When Gabriella was being discharged from the NICU we noticed a smallish, flat red mark on her left side. As we had never seen it and it was never mentioned to us, a resident came over to make sure it wasn't an injury or irritation from any equipment. Turns out it was just a birthmark. A strawberry hemangioma, to be exact. Babies can be born with them or develop them in the days/weeks/months after birth. This type of birthmark is a non-malignant growth, made up of a gathering of red blood vessels. They typically will double or triple in size and are usually done growing somewhere between 9 months and 3 years. They will then stabilze and slowly shrink back down. From what I've read and been told a few risk factors for a baby having them are being caucasion girls, a multiple gestation, high levels of maternal estrogen, maternal high blood pressure, and pre-eclampsia. (Benjamin has a very small one on the top of his head that started about a month ago.)
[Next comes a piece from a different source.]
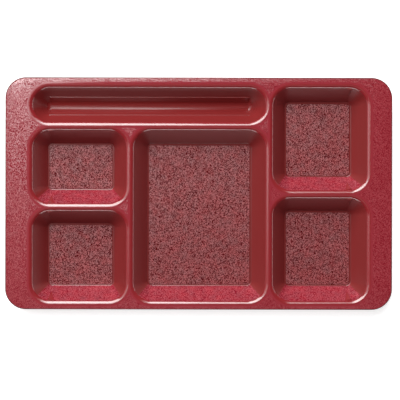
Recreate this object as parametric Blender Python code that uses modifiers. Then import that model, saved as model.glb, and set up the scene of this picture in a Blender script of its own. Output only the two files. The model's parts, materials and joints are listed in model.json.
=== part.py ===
"""Six-compartment serving tray, moulded in one piece from coloured plastic.

Lengths are in metres and +Z is up. The origin is the middle of the tray's outline, on the
table that it rests on. The cutlery trough lies along the back (+Y), two pockets of unlike
width are at the left (-X), the largest pocket is in the middle and two square ones are at
the right (+X).
"""

import math

import bmesh
import bpy
from mathutils import Vector

# Flat rim, from the tray's outer edge to the wall of the nearest pocket
RIM_LEFT = 0.0266
RIM_RIGHT = 0.0249
RIM_BACK = 0.0099
RIM_FRONT = 0.0083
OUTER_CORNER_RADIUS = 0.0205
RIM_DROP = 0.0050
EDGE_ROUNDING = 0.0010

# Pocket openings and the ridge between two of them, wall to wall
RIDGE = 0.0069
LEFT_LENGTH = 0.0920
CENTRE_LENGTH = 0.1308
RIGHT_LENGTH = 0.0929
CENTRE_WIDTH = 0.1687
LEFT_BACK_WIDTH = 0.0730
TROUGH_WIDTH = 0.0348
TROUGH_END_FLAT = 0.0004
FLOOR_CORNER_RADIUS = 0.0026

# Section through a pocket's wall
SHELL = 0.0024
POCKET_DEPTH = 0.0190
WALL_ANGLE = math.radians(52)
LIP_RADIUS = 0.0040
FILLET_RADIUS = 0.0028

# Ledge half way down the trough's wall
LEDGE_DEPTH = 0.0124
LEDGE_WIDTH = 0.0008

# Stacking lug, a small wedge that stands out of a wall just under the lip
LUG_WIDTH = 0.0074
LUG_RUN = 0.0080
LUG_REACH = 0.0020
LUG_LEAN = 0.0020
LUG_FROM_SIDE = 0.0180
LUG_ROOT = 0.0010

# How finely the round stretches are divided
CORNER_SEGMENTS = 6
LIP_SEGMENTS = 4
FILLET_SEGMENTS = 3
EDGE_SEGMENTS = 3
SHARP_ANGLE = math.radians(60)
SMOOTH_ANGLE = math.radians(30)

# Surface of the plastic
PLASTIC_COLOUR = (0.300, 0.027, 0.032, 1.0)
PLASTIC_ROUGHNESS = 0.42

# Sizes that follow from the ones above
TRAY_LENGTH = RIM_LEFT + LEFT_LENGTH + RIDGE + CENTRE_LENGTH + RIDGE + RIGHT_LENGTH + RIM_RIGHT
TRAY_WIDTH = RIM_BACK + TROUGH_WIDTH + RIDGE + CENTRE_WIDTH + RIM_FRONT
TRAY_HEIGHT = POCKET_DEPTH + SHELL
WALL_SLOPE = math.tan(WALL_ANGLE)
LIP_RUN = LIP_RADIUS * math.sin(WALL_ANGLE)
LIP_FALL = LIP_RADIUS * (1 - math.cos(WALL_ANGLE))
FILLET_RUN = FILLET_RADIUS * math.sin(WALL_ANGLE)
FILLET_TOP = POCKET_DEPTH - FILLET_RADIUS * (1 - math.cos(WALL_ANGLE))
WALL_RUN = (FILLET_TOP - LIP_FALL) / WALL_SLOPE
OPENING_CORNER_RADIUS = FLOOR_CORNER_RADIUS + WALL_RUN + FILLET_RUN


class Pocket:
    """One compartment: its opening where the lip meets the wall, and its ledge if it has one."""

    def __init__(self, left, right, front, back, ledge=0.0, end_flat=0.0):
        self.left = left
        self.right = right
        self.front = front
        self.back = back
        self.ledge = ledge
        half_width = min(right - left, back - front) / 2
        self.corner_radius = min(OPENING_CORNER_RADIUS + ledge, half_width - end_flat / 2)


def pockets():
    """The six compartments, laid out from the rims, the ridges and their own sizes."""
    left = -TRAY_LENGTH / 2 + RIM_LEFT
    left_end = left + LEFT_LENGTH
    centre = left_end + RIDGE
    centre_end = centre + CENTRE_LENGTH
    right = centre_end + RIDGE
    right_end = right + RIGHT_LENGTH

    front = -TRAY_WIDTH / 2 + RIM_FRONT
    back = TRAY_WIDTH / 2 - RIM_BACK
    trough_front = back - TROUGH_WIDTH
    middle_back = trough_front - RIDGE
    left_split = middle_back - LEFT_BACK_WIDTH
    right_width = (back - front - RIDGE) / 2

    return {
        "trough": Pocket(left, centre_end, trough_front, back, LEDGE_WIDTH, TROUGH_END_FLAT),
        "centre": Pocket(centre, centre_end, front, middle_back),
        "left_back": Pocket(left, left_end, left_split, middle_back),
        "left_front": Pocket(left, left_end, front, left_split - RIDGE),
        "right_back": Pocket(right, right_end, back - right_width, back),
        "right_front": Pocket(right, right_end, front, front + right_width),
    }


def wall_profile(ledge):
    """Pairs of inset and depth down a pocket's wall, from the rim over the lip to the floor.

    The inset counts from where the lip ends, so it is negative on the lip.
    """
    profile = []
    for step in range(LIP_SEGMENTS + 1):
        angle = WALL_ANGLE * step / LIP_SEGMENTS
        inset = LIP_RADIUS * math.sin(angle) - LIP_RUN
        profile.append((inset, LIP_RADIUS * (1 - math.cos(angle))))
    if ledge:
        ledge_inset = (LEDGE_DEPTH - LIP_FALL) / WALL_SLOPE
        profile.append((ledge_inset, LEDGE_DEPTH))
        profile.append((ledge_inset + ledge, LEDGE_DEPTH))
    floor_inset = WALL_RUN + ledge + FILLET_RUN
    for step in range(FILLET_SEGMENTS + 1):
        angle = WALL_ANGLE * (1 - step / FILLET_SEGMENTS)
        inset = floor_inset - FILLET_RADIUS * math.sin(angle)
        profile.append((inset, POCKET_DEPTH - FILLET_RADIUS * (1 - math.cos(angle))))
    return profile


def rounded_outline(left, right, front, back, radius, height):
    """Points round a rectangle with round corners, anticlockwise from its right side."""
    centres = (
        (right - radius, back - radius),
        (left + radius, back - radius),
        (left + radius, front + radius),
        (right - radius, front + radius),
    )
    points = []
    for quarter, (x, y) in enumerate(centres):
        for step in range(CORNER_SEGMENTS + 1):
            angle = math.pi / 2 * (quarter + step / CORNER_SEGMENTS)
            points.append(Vector((x + radius * math.cos(angle), y + radius * math.sin(angle), height)))
    return points


def pocket_outline(pocket, inset, depth):
    """The pocket's outline at one level of its wall, parallel to its opening."""
    return rounded_outline(
        pocket.left + inset,
        pocket.right - inset,
        pocket.front + inset,
        pocket.back - inset,
        pocket.corner_radius - inset,
        TRAY_HEIGHT - depth,
    )


def add_ring(mesh, points):
    """A closed ring of vertices and edges."""
    ring = [mesh.verts.new(point) for point in points]
    for index, vertex in enumerate(ring):
        mesh.edges.new((ring[index - 1], vertex))
    return ring


def ring_edges(mesh, ring):
    return [mesh.edges.get((ring[index - 1], vertex)) for index, vertex in enumerate(ring)]


def extrude_ring(mesh, ring, points):
    """Extrude a ring and move the new one, vertex by vertex, to the given points."""
    made = bmesh.ops.extrude_edge_only(mesh, edges=ring_edges(mesh, ring))["geom"]
    fresh = {item for item in made if isinstance(item, bmesh.types.BMVert)}
    new_ring = []
    for vertex, point in zip(ring, points):
        copies = (edge.other_vert(vertex) for edge in vertex.link_edges)
        copy = next(other for other in copies if other in fresh)
        copy.co = point
        new_ring.append(copy)
    return new_ring


def tray_surface():
    """The tray's upper surface as an open sheet: rim, turned-down edge and six pockets."""
    mesh = bmesh.new()
    half_length, half_width = TRAY_LENGTH / 2, TRAY_WIDTH / 2
    outer_size = (-half_length, half_length, -half_width, half_width, OUTER_CORNER_RADIUS)
    outer_ring = add_ring(mesh, rounded_outline(*outer_size, TRAY_HEIGHT))
    openings = []
    for pocket in pockets().values():
        profile = wall_profile(pocket.ledge)
        ring = add_ring(mesh, pocket_outline(pocket, *profile[0]))
        openings.append((pocket, profile, ring))

    # The rim and the ridges are one flat face with six holes
    bmesh.ops.triangle_fill(mesh, use_beauty=True, edges=mesh.edges[:], normal=(0, 0, 1))

    extrude_ring(mesh, outer_ring, rounded_outline(*outer_size, TRAY_HEIGHT - RIM_DROP))
    for pocket, profile, ring in openings:
        for inset, depth in profile[1:]:
            ring = extrude_ring(mesh, ring, pocket_outline(pocket, inset, depth))
        bmesh.ops.edgeloop_fill(mesh, edges=ring_edges(mesh, ring))

    bmesh.ops.recalc_face_normals(mesh, faces=mesh.faces[:])
    lowest = min(mesh.faces, key=lambda face: face.calc_center_median().z)
    lowest.normal_update()
    if lowest.normal.z < 0:
        bmesh.ops.reverse_faces(mesh, faces=mesh.faces[:])
    data = bpy.data.meshes.new("moulded_tray")
    mesh.to_mesh(data)
    mesh.free()
    return data


def lug_mesh(pocket, wall, side):
    """A wedge on the pocket's back (wall 1) or front (wall -1), leaning to its outer side.

    Its ridge runs from a point that reaches out under the lip down to the wall, and its base
    is sunk into the wall by LUG_ROOT.
    """
    middle = pocket.left + LUG_FROM_SIDE if side < 0 else pocket.right - LUG_FROM_SIDE
    wall_line = pocket.back if wall > 0 else pocket.front
    top_height = TRAY_HEIGHT - LIP_FALL
    top = Vector((middle + side * LUG_LEAN, wall_line - wall * LUG_REACH, top_height))
    base = (
        Vector((middle - LUG_WIDTH / 2, wall_line, top_height)),
        Vector((middle + LUG_WIDTH / 2, wall_line, top_height)),
        Vector((middle, wall_line - wall * LUG_RUN, top_height - LUG_RUN * WALL_SLOPE)),
    )
    sink = 1 + LUG_ROOT / (LUG_REACH * math.sin(WALL_ANGLE))
    mesh = bmesh.new()
    mesh.verts.new(top)
    for corner in base:
        mesh.verts.new(top + (corner - top) * sink)
    bmesh.ops.convex_hull(mesh, input=mesh.verts[:])
    bmesh.ops.recalc_face_normals(mesh, faces=mesh.faces[:])
    data = bpy.data.meshes.new("stacking_lug")
    mesh.to_mesh(data)
    mesh.free()
    return data


def plastic():
    """Cranberry-red moulding plastic with a satin surface."""
    material = bpy.data.materials.new("cranberry_plastic")
    material.use_nodes = True
    material.diffuse_color = PLASTIC_COLOUR
    shader = material.node_tree.nodes["Principled BSDF"]
    shader.inputs["Base Color"].default_value = PLASTIC_COLOUR
    shader.inputs["Roughness"].default_value = PLASTIC_ROUGHNESS
    shader.inputs["Metallic"].default_value = 0.0
    return material


def new_collection(name):
    collection = bpy.data.collections.new(name)
    bpy.context.scene.collection.children.link(collection)
    return collection


def add_lugs(collection):
    """Two stacking lugs in each of the four small pockets, near the tray's ends."""
    layout = pockets()
    for name, side in (("left_back", -1), ("left_front", -1), ("right_back", 1), ("right_front", 1)):
        for wall, wall_name in ((1, "back"), (-1, "front")):
            data = lug_mesh(layout[name], wall, side)
            lug = bpy.data.objects.new(f"lug_{name}_{wall_name}", data)
            lug.hide_render = True
            lug.display_type = "WIRE"
            collection.objects.link(lug)


def add_tray(collection, lugs):
    """The tray: its surface made a shell, with rounded outer edges and the lugs joined on."""
    data = tray_surface()
    data.materials.append(plastic())
    tray = bpy.data.objects.new("moulded_tray", data)
    collection.objects.link(tray)

    shell = tray.modifiers.new("shell", "SOLIDIFY")
    shell.thickness = SHELL
    shell.offset = -1
    shell.use_even_offset = True

    rounding = tray.modifiers.new("rounded_edge", "BEVEL")
    rounding.limit_method = "ANGLE"
    rounding.angle_limit = SHARP_ANGLE
    rounding.width = EDGE_ROUNDING
    rounding.segments = EDGE_SEGMENTS

    join = tray.modifiers.new("stacking_lugs", "BOOLEAN")
    join.operation = "UNION"
    join.operand_type = "COLLECTION"
    join.collection = lugs
    join.solver = "EXACT"

    data.shade_smooth()
    data.set_sharp_from_angle(angle=SMOOTH_ANGLE)


def main():
    for item in list(bpy.data.objects):
        bpy.data.objects.remove(item)
    parts = new_collection("compartment_tray")
    lugs = new_collection("lugs_to_join")
    add_lugs(lugs)
    add_tray(parts, lugs)


main()
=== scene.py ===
"""Looks of the compartment tray: a fine smooth mesh in one grained and polished red plastic.

Lengths are in metres, +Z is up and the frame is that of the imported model: the origin is the
middle of the tray's outline, on the table.
"""

import json
import math

import bmesh
import bpy
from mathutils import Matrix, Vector

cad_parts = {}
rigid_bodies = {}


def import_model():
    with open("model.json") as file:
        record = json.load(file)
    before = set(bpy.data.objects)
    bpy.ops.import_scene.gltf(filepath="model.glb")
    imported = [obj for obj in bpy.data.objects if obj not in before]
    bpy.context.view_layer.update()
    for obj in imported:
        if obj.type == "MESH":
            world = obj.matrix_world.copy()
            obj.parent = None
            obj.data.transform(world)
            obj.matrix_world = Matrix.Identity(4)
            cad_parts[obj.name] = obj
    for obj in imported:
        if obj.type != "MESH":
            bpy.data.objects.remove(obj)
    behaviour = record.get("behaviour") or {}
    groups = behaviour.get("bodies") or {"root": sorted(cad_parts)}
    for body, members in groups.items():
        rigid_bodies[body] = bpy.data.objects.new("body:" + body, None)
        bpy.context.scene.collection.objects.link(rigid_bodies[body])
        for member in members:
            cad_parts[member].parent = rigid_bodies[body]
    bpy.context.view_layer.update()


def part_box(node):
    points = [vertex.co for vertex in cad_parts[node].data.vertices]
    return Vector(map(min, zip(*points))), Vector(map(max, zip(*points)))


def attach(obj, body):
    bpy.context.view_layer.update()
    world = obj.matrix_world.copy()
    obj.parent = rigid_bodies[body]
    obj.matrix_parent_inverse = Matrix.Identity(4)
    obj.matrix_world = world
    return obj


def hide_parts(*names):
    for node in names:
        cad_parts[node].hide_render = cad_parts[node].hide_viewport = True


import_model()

# Flat rim, from the tray's outer edge to the wall of the nearest pocket
RIM_LEFT = 0.02695
RIM_RIGHT = 0.02485
RIM_BACK = 0.01025
RIM_FRONT = 0.00865
OUTER_CORNER_RADIUS = 0.0205
RIM_DROP = 0.0050
EDGE_ROUNDING = 0.0010
LOWER_EDGE_ROUNDING = 0.0006

# Pocket openings and the ridge between two of them, wall to wall
RIDGE = 0.0076
LEFT_LENGTH = 0.0920
RIGHT_LENGTH = 0.0922
LEFT_BACK_WIDTH = 0.0723
RIGHT_BACK_WIDTH = 0.10055
RIGHT_FRONT_WIDTH = 0.10105
TROUGH_WIDTH = 0.0338
TROUGH_RIDGE = 0.0079
TROUGH_END_FLAT = 0.0004
FLOOR_CORNER_RADIUS = 0.0042

# Section through a pocket's wall, whose angle counts from level
SHELL = 0.00236
POCKET_DEPTH = 0.0190
WALL_ANGLE = math.radians(53)
LIP_RADIUS = 0.0047
FILLET_RADIUS = 0.0008
TROUGH_FILLET_RADIUS = 0.0050

# Smooth border round the grained patch of a floor
BORDER_LEFT = 0.0013
BORDER_RIGHT = 0.0014
BORDER_FRONT = 0.0007
BORDER_BACK = 0.0016
GRAIN_CORNER_RADIUS = 0.0026

# How far the trough's bottom lies in front of the middle of its opening
TROUGH_LEAN = 0.0008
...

Two weeks later, we noticed one on the back of her head. This one has gotten very large, very quickly and is pretty elevated. Hers has a very smooth surface and is almost perfectly round. Size-wise it's about 3 cm by 2.5 cm. The one on her side is not that big or as elevated, but has still gotten quite a bit bigger from it's starting point. That one is more irregularly shaped and has a slightly bumpy texture, like the one pictued if you clicked the link. I was super concerned because Gabriella seems to not want to lay her head straigh back on it, and she definitely prefers to look left to begin with. Well, with everything else we have going on, I'd really like to not have either kid get a flat spot that requires a helmet! I had read about different treatment options, but our initial pediatrician assured me there was no need, just let nature take it's course. I guess hemangeomas are not normally treated unless they might interfere with the quality of a baby's life (obstructing ears, nose, eyes, mouth, etc) or are very large on the face. Well. there are four different pediatricians in the practice that the babies go to; there's one I really, really like, so for well visits we can request her. She met Gabriella for the first time at thier two month well baby check and immediately suggested we see a pediatric dermatologist at Children's Memorial Hospital. I jumped at the suggestion, but the soonest they could get us in was the end of October.
Low and behold, I called out of the blue last Wednesday to check for cancellations, and there was one for the very next day, so we took it. The derm agreed that Gabriella was a good candidate for treatment. The route she recommended was a cardiac medicine called Propranolol. It's not yet approved by the FDA for treating hemangiomas, but is apparently used worldwide with great effectiveness. Gabriella had an electrocardiogram last week, had to wear a Holter monitor for 24 hours to track her heart activity, and is on a list for a bed at Children's. Once cardiology clears her Holter results and a bed is available, she'll be admitted for 24 hours. They'll then do an ECHO (ultrasound of the heart), and administer 3 doses of the medicine, once every 8 hours. As long as those three doses go smoothly and her heart rate, blood sugar, and potassium levels don't drop, we'd be sent home on the medicine and likely continue it for a year. Her hair will still grow through the birthmark once it flattens; she won't have a bald spot.
We should hear from cardiology any day now, and then we are just waiting for a bed. In the packet of information they gave us it stated that we'll be in a semi-private room but will not be placed with a child that is contagious. It also went on to say that our child will likely be the healthiest baby on the floor. Yup, right there in black and white, we got a reality check to ensure that we keep things in perspective, which makes me pause and think back on our NICU time. I could write several posts about things that went on around me during the month that we were there, and one day I might. Let me just wrap up by saying that Jamie and I are beyond blessed to have been able to bring two beautiful babies home from the hospital. We witnessed several cases where that was not how they ended. In just a 24 hour stay at Children's, we won't get to know anyone like we did at the NICU, but I will remember that as serious as this is for us, I will be in a place with mommies that would give anything to "just" be dealing with our situation and be able to bring home a healthy baby.